I don't remember if Eva had any siblings; I do know she had a father. He was not as lucky. He was sent to a concentration camp, where he eventually died of exposure. The only reason Eva learned what happened to him was because someone--a guard, another prisoner, I don't recall--found a picture of Eva in a book of his after he died. There was enough information on the back of it to contact the family after the war.
Eva and her mother somehow escaped Hungary before the implementation of the Final Solution. They emigrated to England, and her mother later remarried. Eva was sent to stay with relatives in the US, which is how she eventually entered into our lives.
Now, as I said, I was never close to Eva. I met her once as an adult; she came to my (real) aunt's house while we were visiting in New Jersey. Oddly, I don't remember much of that visit. I do remember Eva was a presence. She made a living for several years as an extra in movies and tv shows. She was the big lady with the big laugh.

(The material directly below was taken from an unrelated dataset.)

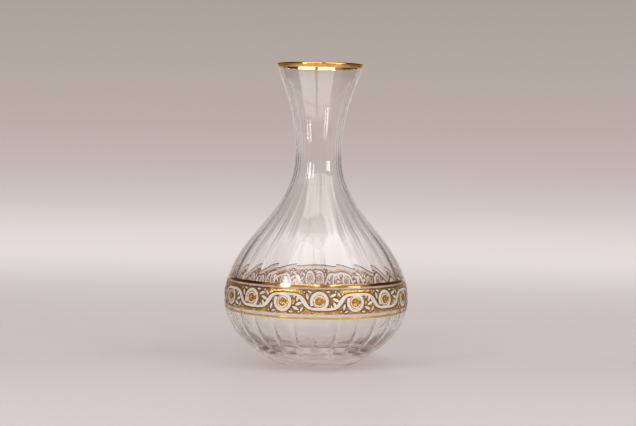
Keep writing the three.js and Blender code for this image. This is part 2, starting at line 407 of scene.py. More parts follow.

In spite of my apparent indifference, I think Eva enjoyed watching my brother and me grow up, even at a distance. I can recognize now that she would have liked to be a bigger presence in our lives, as she never had children of her own. She didn't marry until her 50s or 60s, though she was very happy when she did!
I'm sad to say Eva died a year or so ago. It's unfortunate that she'll never know that she really affected my development. Not only did her old Sunday Times broaden my horizons, but her life story introduced me to the horrors of World War II in a very personal way. It took me many years to figure out why I was so particularly empathetic to those in untenable situations--slavery, poverty, abuse. I believe it's because Eva's story made it so real.
Today is Holocaust Memorial Day. It is a day to remember victims of all holocausts, not just those of the second World War. It is not a day to wallow in despair, or point fingers of blame. It is a day to honor the victims by taking this lesson to heart: a holocaust can still happen, if we let it. It takes more than hate-filled people with weapons. It takes, as a wise man once said, for good people to do nothing.
Today is a day to remember that all people are human.